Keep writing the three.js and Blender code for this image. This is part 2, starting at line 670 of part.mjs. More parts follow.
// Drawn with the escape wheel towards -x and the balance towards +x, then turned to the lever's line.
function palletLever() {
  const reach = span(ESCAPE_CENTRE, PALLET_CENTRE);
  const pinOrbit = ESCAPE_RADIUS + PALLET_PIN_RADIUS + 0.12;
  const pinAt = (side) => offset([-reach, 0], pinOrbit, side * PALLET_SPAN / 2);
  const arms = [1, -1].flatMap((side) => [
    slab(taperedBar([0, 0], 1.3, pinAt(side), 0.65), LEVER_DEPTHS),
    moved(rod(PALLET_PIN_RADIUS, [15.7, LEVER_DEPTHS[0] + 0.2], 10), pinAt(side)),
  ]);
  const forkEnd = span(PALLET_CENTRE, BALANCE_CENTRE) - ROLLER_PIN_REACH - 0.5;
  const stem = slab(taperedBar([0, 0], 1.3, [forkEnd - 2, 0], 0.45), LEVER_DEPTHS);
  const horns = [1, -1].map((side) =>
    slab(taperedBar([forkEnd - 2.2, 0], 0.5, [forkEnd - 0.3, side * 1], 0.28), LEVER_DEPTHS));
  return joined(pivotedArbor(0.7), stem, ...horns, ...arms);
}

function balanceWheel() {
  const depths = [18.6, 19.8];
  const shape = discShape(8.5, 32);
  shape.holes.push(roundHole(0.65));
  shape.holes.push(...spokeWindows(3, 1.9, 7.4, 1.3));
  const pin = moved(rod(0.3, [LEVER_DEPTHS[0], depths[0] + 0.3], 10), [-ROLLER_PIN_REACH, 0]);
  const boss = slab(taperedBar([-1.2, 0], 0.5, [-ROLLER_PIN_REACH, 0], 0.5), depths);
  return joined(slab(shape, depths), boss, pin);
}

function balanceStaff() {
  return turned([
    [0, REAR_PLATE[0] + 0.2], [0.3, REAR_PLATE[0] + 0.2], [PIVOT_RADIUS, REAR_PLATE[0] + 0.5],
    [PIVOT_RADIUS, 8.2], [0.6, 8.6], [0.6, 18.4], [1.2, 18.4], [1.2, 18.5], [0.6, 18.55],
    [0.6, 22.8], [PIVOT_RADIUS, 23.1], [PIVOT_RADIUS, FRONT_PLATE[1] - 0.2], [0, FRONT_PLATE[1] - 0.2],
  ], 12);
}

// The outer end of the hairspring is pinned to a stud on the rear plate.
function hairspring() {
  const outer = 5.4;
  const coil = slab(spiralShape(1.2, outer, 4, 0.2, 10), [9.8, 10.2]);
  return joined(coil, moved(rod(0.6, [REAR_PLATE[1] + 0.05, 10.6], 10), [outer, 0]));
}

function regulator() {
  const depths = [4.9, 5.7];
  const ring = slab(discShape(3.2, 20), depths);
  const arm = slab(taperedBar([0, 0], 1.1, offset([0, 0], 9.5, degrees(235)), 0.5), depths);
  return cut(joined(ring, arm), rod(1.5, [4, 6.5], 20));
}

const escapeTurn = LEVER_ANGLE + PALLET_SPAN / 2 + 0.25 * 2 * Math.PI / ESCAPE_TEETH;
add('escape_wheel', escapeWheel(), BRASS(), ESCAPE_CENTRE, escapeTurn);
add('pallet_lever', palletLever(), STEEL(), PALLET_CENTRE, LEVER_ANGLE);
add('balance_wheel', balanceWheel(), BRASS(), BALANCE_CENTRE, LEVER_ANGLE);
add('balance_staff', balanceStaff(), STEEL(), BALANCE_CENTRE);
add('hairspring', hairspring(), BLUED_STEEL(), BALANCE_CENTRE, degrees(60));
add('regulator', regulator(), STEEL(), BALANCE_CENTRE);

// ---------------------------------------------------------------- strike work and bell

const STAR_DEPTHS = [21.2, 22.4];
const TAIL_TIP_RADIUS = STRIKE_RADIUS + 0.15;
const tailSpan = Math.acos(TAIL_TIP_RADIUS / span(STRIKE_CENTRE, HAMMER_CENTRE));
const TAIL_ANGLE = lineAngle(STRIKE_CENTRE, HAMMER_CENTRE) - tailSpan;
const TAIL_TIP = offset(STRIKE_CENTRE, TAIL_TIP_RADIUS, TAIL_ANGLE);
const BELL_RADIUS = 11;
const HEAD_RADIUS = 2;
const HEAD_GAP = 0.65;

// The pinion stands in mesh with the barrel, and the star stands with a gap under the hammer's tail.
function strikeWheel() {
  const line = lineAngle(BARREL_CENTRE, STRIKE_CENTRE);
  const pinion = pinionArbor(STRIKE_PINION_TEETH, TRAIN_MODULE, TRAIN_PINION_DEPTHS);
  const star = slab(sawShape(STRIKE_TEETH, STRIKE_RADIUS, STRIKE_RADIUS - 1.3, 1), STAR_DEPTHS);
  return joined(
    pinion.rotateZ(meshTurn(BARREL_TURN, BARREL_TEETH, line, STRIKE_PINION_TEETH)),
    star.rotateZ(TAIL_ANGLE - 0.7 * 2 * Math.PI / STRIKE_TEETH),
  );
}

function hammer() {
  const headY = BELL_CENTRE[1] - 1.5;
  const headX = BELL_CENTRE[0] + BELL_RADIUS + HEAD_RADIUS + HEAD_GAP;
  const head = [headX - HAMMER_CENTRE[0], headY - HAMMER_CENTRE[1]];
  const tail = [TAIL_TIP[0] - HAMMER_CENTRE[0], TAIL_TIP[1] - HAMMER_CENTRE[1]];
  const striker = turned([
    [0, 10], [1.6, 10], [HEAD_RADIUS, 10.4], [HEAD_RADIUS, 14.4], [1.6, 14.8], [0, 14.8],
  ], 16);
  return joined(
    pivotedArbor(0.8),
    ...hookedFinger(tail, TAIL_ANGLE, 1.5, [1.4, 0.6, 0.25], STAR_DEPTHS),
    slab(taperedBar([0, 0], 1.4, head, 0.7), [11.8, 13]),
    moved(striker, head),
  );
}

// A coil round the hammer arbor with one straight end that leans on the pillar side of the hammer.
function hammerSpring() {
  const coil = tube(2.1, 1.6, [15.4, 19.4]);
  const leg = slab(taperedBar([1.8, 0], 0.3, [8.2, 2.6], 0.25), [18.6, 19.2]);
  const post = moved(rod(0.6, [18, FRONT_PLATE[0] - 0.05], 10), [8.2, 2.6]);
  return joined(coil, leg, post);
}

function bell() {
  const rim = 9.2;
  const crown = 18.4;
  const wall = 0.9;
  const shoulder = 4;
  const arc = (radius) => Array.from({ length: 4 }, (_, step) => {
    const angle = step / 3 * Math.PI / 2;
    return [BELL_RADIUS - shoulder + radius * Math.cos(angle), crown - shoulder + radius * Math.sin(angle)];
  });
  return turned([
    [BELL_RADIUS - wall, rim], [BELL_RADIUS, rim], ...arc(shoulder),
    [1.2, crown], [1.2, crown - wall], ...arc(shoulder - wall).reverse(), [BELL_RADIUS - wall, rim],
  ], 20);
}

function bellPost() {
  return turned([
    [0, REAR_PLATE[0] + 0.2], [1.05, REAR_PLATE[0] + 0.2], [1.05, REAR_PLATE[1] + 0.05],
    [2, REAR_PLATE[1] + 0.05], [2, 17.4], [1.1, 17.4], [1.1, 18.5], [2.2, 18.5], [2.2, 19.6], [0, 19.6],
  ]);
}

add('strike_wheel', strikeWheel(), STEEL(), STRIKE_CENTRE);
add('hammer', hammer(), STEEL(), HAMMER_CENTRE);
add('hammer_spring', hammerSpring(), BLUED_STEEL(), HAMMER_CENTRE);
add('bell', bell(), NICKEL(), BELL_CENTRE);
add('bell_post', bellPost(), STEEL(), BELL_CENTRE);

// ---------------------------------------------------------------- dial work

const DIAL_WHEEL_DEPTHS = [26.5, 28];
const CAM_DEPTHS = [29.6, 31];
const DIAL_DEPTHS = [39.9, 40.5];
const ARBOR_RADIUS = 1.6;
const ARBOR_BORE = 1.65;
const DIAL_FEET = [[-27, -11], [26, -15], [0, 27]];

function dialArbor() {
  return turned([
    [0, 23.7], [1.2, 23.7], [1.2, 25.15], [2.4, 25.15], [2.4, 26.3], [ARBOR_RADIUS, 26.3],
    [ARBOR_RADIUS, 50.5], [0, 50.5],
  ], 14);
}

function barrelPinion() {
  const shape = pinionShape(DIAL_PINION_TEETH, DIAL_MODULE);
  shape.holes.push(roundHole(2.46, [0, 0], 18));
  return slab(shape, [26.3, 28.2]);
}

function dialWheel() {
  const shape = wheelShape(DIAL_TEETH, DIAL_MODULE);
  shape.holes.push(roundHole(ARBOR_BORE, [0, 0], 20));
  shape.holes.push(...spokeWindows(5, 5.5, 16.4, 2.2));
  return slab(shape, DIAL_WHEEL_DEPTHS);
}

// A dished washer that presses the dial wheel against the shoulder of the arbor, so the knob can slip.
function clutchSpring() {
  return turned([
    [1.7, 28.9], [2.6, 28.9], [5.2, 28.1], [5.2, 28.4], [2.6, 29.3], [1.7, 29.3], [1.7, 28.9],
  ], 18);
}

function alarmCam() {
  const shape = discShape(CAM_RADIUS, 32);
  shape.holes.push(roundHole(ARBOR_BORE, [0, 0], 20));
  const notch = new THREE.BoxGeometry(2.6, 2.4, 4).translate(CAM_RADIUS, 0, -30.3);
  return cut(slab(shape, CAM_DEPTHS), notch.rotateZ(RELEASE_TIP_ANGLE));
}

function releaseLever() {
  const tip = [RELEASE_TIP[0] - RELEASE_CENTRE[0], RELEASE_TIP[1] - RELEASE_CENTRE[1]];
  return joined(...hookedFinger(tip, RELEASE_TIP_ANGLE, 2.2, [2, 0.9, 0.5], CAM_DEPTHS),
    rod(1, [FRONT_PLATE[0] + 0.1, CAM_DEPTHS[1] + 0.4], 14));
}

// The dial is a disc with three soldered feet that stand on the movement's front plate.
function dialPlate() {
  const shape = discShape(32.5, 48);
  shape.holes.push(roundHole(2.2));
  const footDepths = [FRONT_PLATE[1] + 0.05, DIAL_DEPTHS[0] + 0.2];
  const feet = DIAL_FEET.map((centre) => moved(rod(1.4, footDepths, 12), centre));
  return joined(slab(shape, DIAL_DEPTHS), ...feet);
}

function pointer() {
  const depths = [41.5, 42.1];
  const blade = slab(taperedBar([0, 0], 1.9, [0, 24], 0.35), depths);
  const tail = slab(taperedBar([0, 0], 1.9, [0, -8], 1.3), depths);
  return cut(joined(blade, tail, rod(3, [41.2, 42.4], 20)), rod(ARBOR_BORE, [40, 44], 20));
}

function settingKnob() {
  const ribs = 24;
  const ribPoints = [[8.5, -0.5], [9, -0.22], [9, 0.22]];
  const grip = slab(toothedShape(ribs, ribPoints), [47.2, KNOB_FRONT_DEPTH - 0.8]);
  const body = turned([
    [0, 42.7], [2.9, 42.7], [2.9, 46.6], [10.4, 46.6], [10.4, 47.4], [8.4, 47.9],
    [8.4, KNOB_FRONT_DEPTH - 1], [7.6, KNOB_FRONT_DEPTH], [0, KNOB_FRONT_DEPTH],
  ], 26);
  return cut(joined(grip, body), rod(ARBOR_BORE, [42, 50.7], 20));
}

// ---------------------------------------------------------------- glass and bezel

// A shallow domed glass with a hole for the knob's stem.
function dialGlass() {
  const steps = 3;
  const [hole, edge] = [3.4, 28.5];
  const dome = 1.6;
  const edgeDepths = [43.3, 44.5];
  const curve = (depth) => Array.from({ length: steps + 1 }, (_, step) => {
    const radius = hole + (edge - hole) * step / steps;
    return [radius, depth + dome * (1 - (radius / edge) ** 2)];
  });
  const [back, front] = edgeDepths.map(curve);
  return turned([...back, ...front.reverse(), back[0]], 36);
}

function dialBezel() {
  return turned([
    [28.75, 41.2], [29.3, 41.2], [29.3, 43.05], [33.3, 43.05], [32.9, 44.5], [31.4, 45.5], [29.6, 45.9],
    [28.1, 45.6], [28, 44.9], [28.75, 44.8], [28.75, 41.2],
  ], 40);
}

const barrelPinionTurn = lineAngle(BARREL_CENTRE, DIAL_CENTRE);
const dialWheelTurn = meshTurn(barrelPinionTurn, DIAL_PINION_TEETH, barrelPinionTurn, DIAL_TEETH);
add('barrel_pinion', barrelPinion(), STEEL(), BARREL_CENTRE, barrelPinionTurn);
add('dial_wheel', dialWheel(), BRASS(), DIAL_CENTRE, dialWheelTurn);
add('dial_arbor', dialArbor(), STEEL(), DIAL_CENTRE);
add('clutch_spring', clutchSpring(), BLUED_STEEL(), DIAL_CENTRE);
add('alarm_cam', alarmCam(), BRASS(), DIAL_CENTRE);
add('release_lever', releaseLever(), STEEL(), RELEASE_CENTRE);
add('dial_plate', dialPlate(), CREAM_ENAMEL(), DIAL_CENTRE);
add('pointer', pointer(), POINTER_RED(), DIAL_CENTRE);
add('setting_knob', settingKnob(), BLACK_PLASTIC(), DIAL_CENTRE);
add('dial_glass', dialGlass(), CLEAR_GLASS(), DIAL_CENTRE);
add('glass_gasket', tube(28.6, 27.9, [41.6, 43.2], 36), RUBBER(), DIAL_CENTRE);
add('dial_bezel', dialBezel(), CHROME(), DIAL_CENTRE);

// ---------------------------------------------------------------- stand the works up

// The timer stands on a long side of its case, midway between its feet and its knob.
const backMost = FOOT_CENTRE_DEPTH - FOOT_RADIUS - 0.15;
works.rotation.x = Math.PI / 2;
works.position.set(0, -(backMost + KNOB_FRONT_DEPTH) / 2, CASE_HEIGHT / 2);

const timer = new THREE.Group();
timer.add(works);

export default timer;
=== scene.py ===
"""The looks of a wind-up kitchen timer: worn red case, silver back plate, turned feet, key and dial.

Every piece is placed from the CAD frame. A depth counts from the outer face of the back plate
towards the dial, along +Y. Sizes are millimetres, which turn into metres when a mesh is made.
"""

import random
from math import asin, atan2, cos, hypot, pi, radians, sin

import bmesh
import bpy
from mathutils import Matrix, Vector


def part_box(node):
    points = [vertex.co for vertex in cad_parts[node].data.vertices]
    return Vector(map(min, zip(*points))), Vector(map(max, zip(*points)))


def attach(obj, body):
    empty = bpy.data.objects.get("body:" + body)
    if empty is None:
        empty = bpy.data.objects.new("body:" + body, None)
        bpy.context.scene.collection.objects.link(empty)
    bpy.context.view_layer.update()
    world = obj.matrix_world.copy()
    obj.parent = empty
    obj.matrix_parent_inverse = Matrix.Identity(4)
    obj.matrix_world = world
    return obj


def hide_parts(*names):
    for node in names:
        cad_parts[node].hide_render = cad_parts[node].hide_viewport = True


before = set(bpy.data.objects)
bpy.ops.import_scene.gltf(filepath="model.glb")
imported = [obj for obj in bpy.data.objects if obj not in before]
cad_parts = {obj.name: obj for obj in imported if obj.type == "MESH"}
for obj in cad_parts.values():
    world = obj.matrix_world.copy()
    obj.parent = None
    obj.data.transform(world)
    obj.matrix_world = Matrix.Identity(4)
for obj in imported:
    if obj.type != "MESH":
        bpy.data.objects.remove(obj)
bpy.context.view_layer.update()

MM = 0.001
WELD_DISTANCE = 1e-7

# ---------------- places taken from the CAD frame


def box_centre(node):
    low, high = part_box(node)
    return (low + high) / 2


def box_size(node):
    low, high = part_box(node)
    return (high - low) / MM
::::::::
*Exercise*:
Return the exact lines from the line with "cad_parts[node].hide_render = cad_parts[node].hide_viewport" to the line with "in imported if", inclusive of both, with nothing added.

*Task response*:
        cad_parts[node].hide_render = cad_parts[node].hide_viewport = True


before = set(bpy.data.objects)
bpy.ops.import_scene.gltf(filepath="model.glb")
imported = [obj for obj in bpy.data.objects if obj not in before]
cad_parts = {obj.name: obj for obj in imported if obj.type == "MESH"}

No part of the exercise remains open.